Mr. Divan, then, handed out his opening statement and commenced his arguments. He said that the petitions challenged the Aadhaar scheme and the project, the 2016 statute, notifications, regulations, circulars, etc. He stated that the Aadhaar project, which was under challenge, needed to be understood. He said that project was in existence for a period of seven years from 28th January 2009 to 12th July 2016, followed by an enactment which sought to ratify and give a statutory backing to the entire project. However, the primary issue that arose was whether the project was constitutional at all. The second issue was that the statute itself was under challenge on several grounds including violation of Part III of the Constitution. He said that the Aadhaar project was continuing in nature and covered only some parts of the project.

He mentioned that the present case was unique as it involved challenges to an unprecedented programme, i.e., Aadhaar. He stated that the few foreign cases that come close to Aadhaar programme were all decided in favour of the citizens. He contended that if the Aadhaar Act was allowed to operate unimpeded, it would hollow out the the Constitution, especially the rights and liberties assured by it to the citizens.

Mr. Divan proceeded to enlist some of the key issues arising in matter and the reliefs sought. With respect to the physical autonomy of a person over her own body, he said that the concept of eminent domain does not extend to body. He further asked for an ‘option’ to be provided to the individuals enrolled with Aadhaar to ‘opt out’ of the programme and have their data deleted.

He further listed out the important dates leading to the hearing, including the important orders of the Supreme Court issued in the case so far. He stated that from January 2009 to December 2016 till the enactment of the statute, the Aadhaar programme functioned under an administrative notification which had no mention of biometrics at all.

He referred to the orders of the Apex Court passed on 11th August, 2015 and 15th October, 2015 which specifically stated that Aadhaar could not be used for any purpose other than the six schemes mentioned in the orders and that no one would be denied benefits for want of Aadhaar till the matter is finally decided by the court. He emphasised that these orders have neither been diluted nor varied at any subsequent stage.

He highlighted that since then Aadhaar has been made mandatory for several schemes and services including the re-verification of cellphones, opening and maintaining bank accounts, eKYC, holding investments in mutual funds and insurance policies, effectively making it compulsory. He stated that the scheme was meant to be voluntary. However, by mandating Aadhaar for all purposes, it also becomes a case of false declaration.

He then moved on to highlight how Aadhaar was operating as an instrument of exclusion. He detailed the profiles of the petitioners who have been working in the field. He stated that people have been facing several difficulties due to the problems in enrolment. The people living in remote areas of the country were unable to come to the enrolment centres. Moreover, he said, the people involved in manual labour were unable to get their biometrics registered. He further said that biometrics are unreliable in case of elderly people as it keeps changing. He stated that Aadhaar was a programme to stigmatize and exclude people.

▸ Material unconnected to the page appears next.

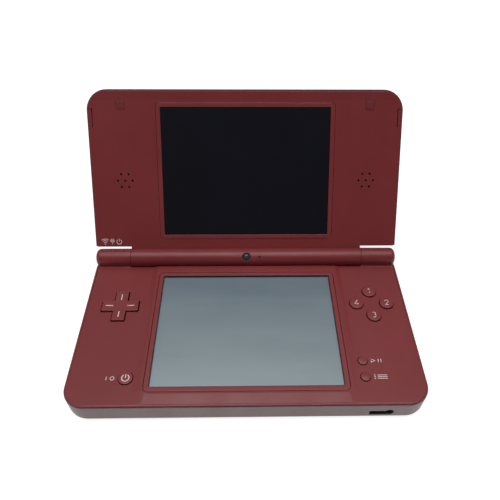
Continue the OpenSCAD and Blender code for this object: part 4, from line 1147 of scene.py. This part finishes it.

Focusing on the duplication issue, Mr. Divan stated that during the beginning of the programme, only a small number of people, to the tune of 1000 or so, were estimated to be excluded due to duplication rejects at the time of authentication. However, as on 17th January, biometrics rejection amounted to 6.23 crores which was more than the population of several states.

He then proceeded to explain different systems for verification of identity- deterministic system and probabilistic system. Elaborating on the former, he said that, the system was deterministic as it relied upon exact matches, like CVV number or an OTP, to be sure of identity. Aadhaar, however, is not based on this system and makes use of probabilistic system.

Describing the probabilistic system, he said that UIDAI captured the fingerprints, photograph and iris and stored them. However, they do not compare fingerprints to fingerprints but make use of a template instead. This template scales the fingerprint and picks up a number of distinctive points or minutae. The authority then sets a value as to how many such of those points should match. Thus, he stated that UIDAI makes a value judgment since if it sets the value too high, there would be no match, and similarly, it cannot set the value too low. He argued that if an individual is entitled to certain rights and benefits, then the process to get them cannot be made dependent on probabilities but should be deterministic.

Mr. Divan delved into the organisational structure of UIDAI and highlighted that the enrolment agencies were all private entities who sent the captured data to the UIDAI. He pointed out that this entire system operated for seven years without any legal framework. He then went into the composition of UIDAI.

At this point, the Bench intervened saying that it did not appear to be a labour intensive organisation to which Mr. Divan replied that there was almost no government oversight over the data gathered.

He further submitted that there should be some statutory parameters and minimum governance when sensitive data such as biometrics are taken. Questioning the validity of the charter under which Aadhaar was operating, Mr. Divan stated that the biometrics were not even covered under the it. He argued that in such a scenario, collection of biometrics was illegal and hence the whole programme is bad.

The focus of the arguments then shifted on to Aadhaar being a tool for surveillance in real time. He explained the process of authentication and how every authentication transaction leave an electronic trail which enables location when built up over time. He stated that there were different silos of information and Aadhaar allowed for convergence of these information which might help in profiling. He questioned whether such an architecture should be permissible.

The Bench asked Mr. Divan if his apprehensions would be met if the State used the data for the purpose it was collected. Mr. Divan answered that Aadhaar by its design was bad and enabled State domination.

The Bench also questioned about the countervailing State interests, of benefits reaching reaching only the deserving and real people. To this Mr. Divan said that the sources clearly point out that have been no such savings as has been claimed. He countered if Aadhaar was a proportionate measure to plug leakages.

Mr. Divan then drew the attention of the Court to the Standing Committee’s report on the old bill and the concerns expressed by the Committee on several issues including privacy, security, data theft, surveillance and profiling. He pointed out the part wherein the Committee had observed that the United Kingdom revoked its national biometric database due to several faults. He further discussed several problems which were in the old bill, and which continue to persist in the current Act.

The Bench also discussed the issue of money bill and the NIDAI Bill, 2010. Senior Advocates P. Chidambaram and Arvind Datar clarified the position in that regard.

Post this exchange, the hearing concluded for the day. Hearing will resume on 18th January, 2018.